◆ Goal
Nothing but the lines from the one containing "What build123d script" down to the one containing "comb_clearance = 0.3", both included, should be echoed, and each exactly as it stands.

◆ Data section
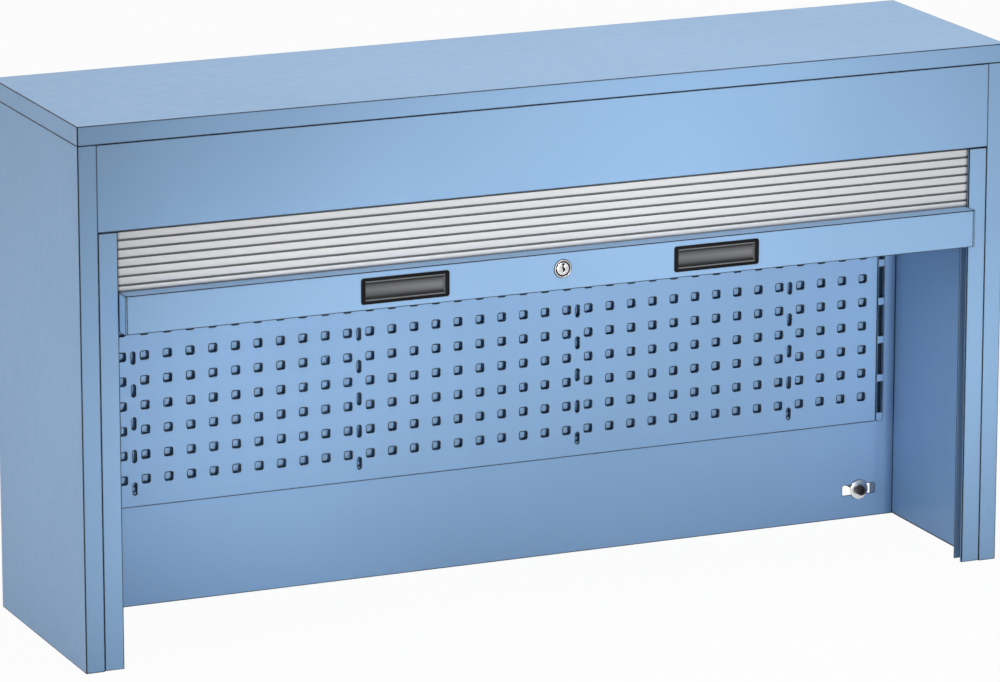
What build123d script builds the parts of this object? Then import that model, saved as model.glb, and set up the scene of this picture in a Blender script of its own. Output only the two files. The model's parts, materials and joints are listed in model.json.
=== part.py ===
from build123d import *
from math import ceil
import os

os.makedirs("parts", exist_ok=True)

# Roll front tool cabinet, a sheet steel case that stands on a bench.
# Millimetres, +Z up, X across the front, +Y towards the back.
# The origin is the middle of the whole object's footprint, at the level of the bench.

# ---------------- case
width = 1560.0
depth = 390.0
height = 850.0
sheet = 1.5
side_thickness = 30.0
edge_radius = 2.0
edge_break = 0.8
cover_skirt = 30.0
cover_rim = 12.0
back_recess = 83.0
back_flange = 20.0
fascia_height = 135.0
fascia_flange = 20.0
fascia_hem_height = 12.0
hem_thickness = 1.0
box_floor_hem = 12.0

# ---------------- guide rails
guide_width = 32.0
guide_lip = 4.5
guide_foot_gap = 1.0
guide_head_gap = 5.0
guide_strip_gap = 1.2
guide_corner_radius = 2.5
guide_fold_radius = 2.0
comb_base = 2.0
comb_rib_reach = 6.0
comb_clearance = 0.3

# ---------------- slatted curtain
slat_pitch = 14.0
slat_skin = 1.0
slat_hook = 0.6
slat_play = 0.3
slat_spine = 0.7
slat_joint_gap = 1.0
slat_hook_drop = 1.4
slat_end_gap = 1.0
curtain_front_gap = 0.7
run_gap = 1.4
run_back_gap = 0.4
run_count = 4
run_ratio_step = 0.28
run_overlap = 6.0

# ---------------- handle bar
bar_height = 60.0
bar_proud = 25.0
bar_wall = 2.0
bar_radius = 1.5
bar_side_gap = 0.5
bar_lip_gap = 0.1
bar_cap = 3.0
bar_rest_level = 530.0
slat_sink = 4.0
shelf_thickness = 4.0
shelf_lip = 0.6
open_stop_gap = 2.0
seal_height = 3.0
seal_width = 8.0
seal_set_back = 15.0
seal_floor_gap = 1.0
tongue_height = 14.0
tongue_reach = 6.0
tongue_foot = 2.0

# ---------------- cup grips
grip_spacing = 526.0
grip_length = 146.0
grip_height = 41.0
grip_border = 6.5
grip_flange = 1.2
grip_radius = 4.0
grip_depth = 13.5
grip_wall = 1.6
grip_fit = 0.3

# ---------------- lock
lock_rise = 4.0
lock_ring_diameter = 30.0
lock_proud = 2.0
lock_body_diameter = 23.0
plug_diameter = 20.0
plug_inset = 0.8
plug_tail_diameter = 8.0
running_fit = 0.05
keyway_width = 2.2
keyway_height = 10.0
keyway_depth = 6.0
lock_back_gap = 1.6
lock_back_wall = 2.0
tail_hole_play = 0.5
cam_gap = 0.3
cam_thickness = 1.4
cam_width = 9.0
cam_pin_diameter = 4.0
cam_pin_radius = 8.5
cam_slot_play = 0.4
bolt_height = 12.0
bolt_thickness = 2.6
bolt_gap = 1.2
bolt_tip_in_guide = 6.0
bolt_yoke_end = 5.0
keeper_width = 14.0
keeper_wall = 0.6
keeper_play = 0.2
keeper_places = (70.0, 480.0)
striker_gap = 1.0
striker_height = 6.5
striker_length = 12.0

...

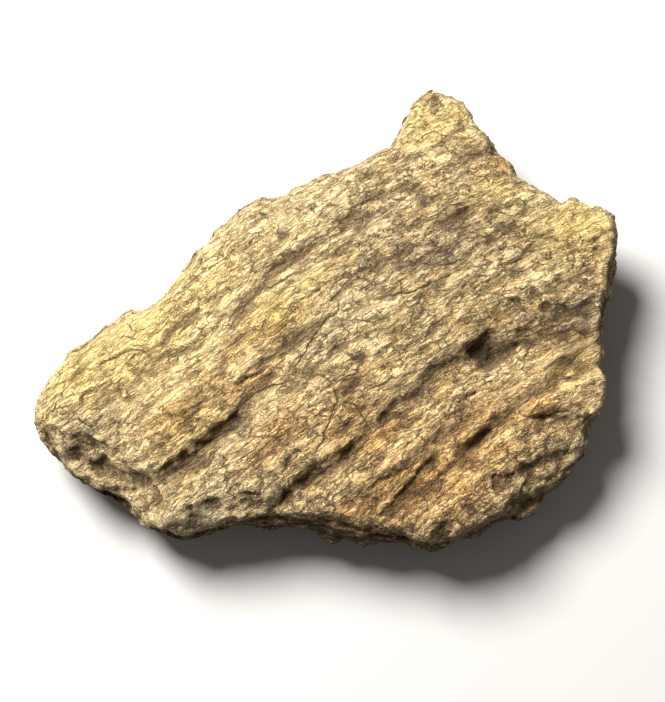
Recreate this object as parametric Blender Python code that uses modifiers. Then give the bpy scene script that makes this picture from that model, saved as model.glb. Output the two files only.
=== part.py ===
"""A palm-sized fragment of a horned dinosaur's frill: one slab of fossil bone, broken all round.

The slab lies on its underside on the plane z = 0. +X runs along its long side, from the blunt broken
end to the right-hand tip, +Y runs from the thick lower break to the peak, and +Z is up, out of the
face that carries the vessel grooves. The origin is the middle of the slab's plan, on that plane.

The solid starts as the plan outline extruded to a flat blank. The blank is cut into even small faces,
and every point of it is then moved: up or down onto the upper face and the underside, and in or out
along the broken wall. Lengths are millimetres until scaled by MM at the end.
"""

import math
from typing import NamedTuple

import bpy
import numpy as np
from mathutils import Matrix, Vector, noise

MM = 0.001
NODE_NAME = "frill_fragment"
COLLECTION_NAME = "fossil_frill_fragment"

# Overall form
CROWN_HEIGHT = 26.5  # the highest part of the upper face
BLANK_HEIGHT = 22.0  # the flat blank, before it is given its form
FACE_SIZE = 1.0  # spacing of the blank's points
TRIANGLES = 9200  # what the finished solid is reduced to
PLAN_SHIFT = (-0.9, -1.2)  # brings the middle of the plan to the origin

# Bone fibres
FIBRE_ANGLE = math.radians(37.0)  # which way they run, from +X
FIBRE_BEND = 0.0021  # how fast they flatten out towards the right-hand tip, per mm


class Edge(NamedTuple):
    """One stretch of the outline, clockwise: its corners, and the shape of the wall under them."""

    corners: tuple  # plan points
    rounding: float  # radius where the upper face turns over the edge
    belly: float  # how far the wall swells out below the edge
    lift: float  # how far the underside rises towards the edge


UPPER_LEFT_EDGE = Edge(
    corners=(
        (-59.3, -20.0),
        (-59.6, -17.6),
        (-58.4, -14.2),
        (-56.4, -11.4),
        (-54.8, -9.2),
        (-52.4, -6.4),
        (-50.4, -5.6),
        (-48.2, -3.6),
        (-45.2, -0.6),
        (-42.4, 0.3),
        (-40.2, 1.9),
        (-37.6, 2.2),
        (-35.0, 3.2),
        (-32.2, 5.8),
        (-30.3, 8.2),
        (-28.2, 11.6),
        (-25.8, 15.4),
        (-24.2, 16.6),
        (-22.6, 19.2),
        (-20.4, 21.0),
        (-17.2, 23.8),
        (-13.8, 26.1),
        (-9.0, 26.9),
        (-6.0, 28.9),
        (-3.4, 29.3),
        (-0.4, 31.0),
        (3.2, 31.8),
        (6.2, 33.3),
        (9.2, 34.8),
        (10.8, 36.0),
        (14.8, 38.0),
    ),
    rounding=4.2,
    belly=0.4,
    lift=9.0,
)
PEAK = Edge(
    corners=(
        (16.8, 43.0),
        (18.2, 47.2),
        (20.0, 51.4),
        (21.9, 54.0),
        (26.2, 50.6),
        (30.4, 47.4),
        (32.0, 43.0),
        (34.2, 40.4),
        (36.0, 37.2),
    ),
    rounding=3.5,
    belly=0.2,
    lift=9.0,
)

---

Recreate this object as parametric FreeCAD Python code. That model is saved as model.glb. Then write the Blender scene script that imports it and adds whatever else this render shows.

◆ Result below
What build123d script builds the parts of this object? Then import that model, saved as model.glb, and set up the scene of this picture in a Blender script of its own. Output only the two files. The model's parts, materials and joints are listed in model.json.
=== part.py ===
from build123d import *
from math import ceil
import os

os.makedirs("parts", exist_ok=True)

# Roll front tool cabinet, a sheet steel case that stands on a bench.
# Millimetres, +Z up, X across the front, +Y towards the back.
# The origin is the middle of the whole object's footprint, at the level of the bench.

# ---------------- case
width = 1560.0
depth = 390.0
height = 850.0
sheet = 1.5
side_thickness = 30.0
edge_radius = 2.0
edge_break = 0.8
cover_skirt = 30.0
cover_rim = 12.0
back_recess = 83.0
back_flange = 20.0
fascia_height = 135.0
fascia_flange = 20.0
fascia_hem_height = 12.0
hem_thickness = 1.0
box_floor_hem = 12.0

# ---------------- guide rails
guide_width = 32.0
guide_lip = 4.5
guide_foot_gap = 1.0
guide_head_gap = 5.0
guide_strip_gap = 1.2
guide_corner_radius = 2.5
guide_fold_radius = 2.0
comb_base = 2.0
comb_rib_reach = 6.0
comb_clearance = 0.3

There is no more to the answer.